= DO THIS =
Return, word for word, the lines from the line holding "and z to X." through the line holding "# in metres, in". Include both end lines and no others.

++++ RECORDS

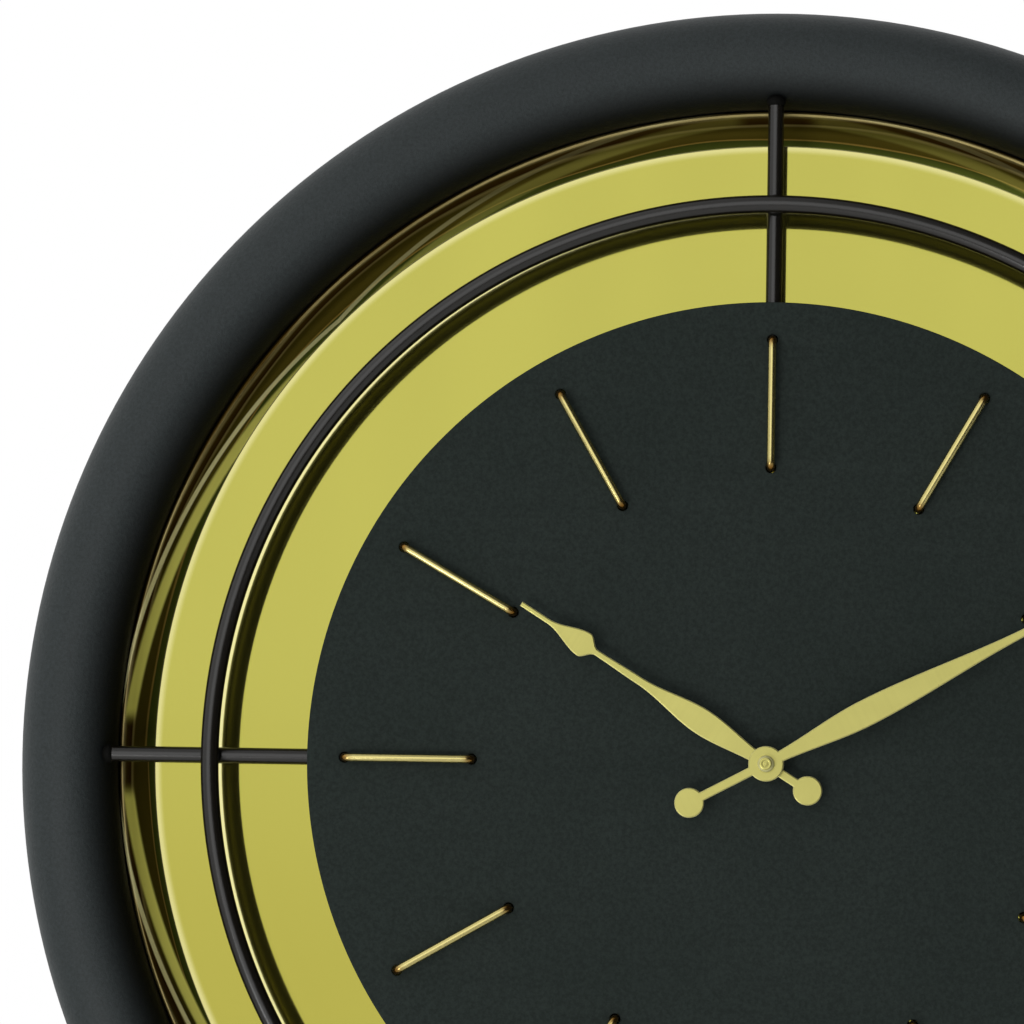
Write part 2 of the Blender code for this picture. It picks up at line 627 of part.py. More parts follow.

++++++++
++++ RECORDS

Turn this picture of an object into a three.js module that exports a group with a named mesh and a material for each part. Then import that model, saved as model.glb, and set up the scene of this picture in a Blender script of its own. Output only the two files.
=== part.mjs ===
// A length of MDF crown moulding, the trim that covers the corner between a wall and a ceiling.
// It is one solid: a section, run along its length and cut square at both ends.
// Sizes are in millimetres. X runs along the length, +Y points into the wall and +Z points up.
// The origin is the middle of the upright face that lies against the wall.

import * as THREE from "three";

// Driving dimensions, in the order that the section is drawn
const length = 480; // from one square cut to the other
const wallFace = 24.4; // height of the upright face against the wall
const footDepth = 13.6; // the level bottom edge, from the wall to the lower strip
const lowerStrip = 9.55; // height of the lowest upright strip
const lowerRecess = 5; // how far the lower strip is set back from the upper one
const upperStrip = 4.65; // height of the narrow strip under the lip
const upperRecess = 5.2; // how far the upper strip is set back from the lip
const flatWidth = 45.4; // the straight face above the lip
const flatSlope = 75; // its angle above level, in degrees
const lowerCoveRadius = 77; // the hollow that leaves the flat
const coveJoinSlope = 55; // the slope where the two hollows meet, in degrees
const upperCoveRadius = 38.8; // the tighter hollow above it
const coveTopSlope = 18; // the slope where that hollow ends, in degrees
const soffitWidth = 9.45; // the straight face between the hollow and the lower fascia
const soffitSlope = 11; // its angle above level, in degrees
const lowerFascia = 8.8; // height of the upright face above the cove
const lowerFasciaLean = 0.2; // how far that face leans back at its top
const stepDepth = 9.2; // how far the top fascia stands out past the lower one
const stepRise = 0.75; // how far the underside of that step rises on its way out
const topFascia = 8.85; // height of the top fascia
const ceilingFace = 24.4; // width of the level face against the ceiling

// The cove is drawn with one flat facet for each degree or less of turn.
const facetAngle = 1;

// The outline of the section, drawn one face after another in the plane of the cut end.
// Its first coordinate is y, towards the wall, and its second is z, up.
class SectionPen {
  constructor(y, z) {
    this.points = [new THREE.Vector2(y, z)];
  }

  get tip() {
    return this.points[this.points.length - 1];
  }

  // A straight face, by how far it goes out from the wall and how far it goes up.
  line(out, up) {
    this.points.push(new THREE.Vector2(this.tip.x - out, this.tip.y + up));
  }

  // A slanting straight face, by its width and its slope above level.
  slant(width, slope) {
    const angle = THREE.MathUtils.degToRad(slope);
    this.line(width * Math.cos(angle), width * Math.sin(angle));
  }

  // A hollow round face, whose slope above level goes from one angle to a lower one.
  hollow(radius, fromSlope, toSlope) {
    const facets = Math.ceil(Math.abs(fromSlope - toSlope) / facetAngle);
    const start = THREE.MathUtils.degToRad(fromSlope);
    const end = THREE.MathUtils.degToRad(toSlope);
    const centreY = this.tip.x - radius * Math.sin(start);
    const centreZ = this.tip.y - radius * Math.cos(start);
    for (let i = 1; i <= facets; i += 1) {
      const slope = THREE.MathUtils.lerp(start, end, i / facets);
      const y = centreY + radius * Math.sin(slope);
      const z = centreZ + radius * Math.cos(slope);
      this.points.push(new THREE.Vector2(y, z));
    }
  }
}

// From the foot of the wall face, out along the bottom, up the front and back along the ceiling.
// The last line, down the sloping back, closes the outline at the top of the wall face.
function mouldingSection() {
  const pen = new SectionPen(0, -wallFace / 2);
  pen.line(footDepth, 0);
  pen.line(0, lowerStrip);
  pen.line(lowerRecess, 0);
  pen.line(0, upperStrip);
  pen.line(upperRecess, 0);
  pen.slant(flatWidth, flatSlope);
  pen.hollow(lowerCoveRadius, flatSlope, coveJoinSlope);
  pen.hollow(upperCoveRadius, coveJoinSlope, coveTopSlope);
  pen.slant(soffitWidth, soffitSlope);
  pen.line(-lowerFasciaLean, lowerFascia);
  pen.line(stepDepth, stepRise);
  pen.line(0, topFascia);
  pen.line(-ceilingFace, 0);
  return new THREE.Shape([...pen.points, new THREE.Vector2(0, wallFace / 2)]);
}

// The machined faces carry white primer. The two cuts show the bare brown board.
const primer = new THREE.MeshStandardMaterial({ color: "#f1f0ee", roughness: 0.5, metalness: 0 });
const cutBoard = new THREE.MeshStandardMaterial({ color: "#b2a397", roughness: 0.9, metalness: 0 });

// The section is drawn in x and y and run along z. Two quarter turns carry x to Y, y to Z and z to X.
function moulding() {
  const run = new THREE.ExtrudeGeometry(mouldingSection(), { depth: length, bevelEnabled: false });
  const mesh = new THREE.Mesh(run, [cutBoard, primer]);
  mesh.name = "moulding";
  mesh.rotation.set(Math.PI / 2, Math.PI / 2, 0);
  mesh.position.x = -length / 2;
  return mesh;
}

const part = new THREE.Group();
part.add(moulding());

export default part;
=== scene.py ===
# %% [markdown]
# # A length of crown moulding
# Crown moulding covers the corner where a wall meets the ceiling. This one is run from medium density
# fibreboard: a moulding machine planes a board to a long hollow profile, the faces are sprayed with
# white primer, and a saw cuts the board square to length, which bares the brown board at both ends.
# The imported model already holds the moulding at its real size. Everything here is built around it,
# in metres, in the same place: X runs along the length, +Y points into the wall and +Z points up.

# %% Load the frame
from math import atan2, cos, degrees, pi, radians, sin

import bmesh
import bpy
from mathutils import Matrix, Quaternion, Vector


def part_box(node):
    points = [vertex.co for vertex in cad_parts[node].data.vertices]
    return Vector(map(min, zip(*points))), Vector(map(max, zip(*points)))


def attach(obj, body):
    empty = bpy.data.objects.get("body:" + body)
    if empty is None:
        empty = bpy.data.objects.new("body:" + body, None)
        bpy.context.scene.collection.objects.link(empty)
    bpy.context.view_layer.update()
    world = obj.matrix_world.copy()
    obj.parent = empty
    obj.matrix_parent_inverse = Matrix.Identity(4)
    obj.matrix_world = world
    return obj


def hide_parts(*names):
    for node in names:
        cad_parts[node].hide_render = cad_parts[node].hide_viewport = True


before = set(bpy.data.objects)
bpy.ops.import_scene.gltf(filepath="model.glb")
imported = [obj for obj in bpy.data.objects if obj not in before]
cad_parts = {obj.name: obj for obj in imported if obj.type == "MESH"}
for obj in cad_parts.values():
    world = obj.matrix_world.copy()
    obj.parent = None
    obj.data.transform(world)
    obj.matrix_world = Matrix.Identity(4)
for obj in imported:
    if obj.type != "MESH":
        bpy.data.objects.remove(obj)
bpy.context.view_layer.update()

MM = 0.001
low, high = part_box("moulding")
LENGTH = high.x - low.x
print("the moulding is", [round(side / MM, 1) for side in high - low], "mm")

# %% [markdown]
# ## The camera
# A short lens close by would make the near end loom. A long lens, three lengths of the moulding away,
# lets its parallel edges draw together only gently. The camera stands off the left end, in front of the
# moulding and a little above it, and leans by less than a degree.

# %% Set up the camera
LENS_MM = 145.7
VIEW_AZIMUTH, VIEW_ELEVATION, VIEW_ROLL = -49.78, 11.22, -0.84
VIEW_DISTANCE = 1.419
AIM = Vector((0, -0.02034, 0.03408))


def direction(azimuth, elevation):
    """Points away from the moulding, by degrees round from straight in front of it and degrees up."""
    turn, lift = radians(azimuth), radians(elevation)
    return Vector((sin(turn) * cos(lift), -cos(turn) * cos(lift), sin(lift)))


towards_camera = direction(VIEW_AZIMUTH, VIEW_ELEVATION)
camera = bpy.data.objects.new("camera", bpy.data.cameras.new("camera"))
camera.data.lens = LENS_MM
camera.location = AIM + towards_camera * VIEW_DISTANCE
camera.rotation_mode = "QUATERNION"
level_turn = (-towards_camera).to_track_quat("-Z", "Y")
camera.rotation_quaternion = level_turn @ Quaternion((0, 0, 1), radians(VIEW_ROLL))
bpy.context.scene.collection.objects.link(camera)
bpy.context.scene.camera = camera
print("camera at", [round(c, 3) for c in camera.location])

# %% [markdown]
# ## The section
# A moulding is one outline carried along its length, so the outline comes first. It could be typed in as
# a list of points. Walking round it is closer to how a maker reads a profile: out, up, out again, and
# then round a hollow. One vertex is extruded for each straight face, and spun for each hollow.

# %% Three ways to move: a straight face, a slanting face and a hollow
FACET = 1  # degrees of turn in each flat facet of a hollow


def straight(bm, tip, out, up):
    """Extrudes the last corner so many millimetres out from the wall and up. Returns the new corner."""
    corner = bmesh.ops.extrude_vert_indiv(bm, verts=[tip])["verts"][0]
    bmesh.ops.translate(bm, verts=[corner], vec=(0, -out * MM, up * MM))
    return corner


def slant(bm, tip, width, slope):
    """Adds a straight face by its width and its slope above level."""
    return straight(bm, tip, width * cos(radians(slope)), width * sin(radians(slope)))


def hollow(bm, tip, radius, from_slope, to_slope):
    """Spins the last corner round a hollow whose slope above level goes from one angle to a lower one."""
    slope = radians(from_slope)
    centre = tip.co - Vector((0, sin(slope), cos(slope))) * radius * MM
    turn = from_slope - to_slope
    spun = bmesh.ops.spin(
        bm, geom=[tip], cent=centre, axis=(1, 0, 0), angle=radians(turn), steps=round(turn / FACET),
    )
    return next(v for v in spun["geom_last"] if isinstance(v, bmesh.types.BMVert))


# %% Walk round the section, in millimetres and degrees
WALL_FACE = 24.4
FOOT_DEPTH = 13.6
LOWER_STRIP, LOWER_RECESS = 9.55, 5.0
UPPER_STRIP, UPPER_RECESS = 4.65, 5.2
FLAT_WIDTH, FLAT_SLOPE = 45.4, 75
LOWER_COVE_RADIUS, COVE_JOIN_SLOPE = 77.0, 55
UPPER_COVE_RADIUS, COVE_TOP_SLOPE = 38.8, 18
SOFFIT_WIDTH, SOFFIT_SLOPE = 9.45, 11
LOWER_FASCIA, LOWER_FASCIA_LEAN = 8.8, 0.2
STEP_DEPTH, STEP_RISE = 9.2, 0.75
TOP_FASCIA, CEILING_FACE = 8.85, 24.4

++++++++

= EXPECTED OUTPUT =
// The section is drawn in x and y and run along z. Two quarter turns carry x to Y, y to Z and z to X.
function moulding() {
  const run = new THREE.ExtrudeGeometry(mouldingSection(), { depth: length, bevelEnabled: false });
  const mesh = new THREE.Mesh(run, [cutBoard, primer]);
  mesh.name = "moulding";
  mesh.rotation.set(Math.PI / 2, Math.PI / 2, 0);
  mesh.position.x = -length / 2;
  return mesh;
}

const part = new THREE.Group();
part.add(moulding());

export default part;
=== scene.py ===
# %% [markdown]
# # A length of crown moulding
# Crown moulding covers the corner where a wall meets the ceiling. This one is run from medium density
# fibreboard: a moulding machine planes a board to a long hollow profile, the faces are sprayed with
# white primer, and a saw cuts the board square to length, which bares the brown board at both ends.
# The imported model already holds the moulding at its real size. Everything here is built around it,
# in metres, in the same place: X runs along the length, +Y points into the wall and +Z points up.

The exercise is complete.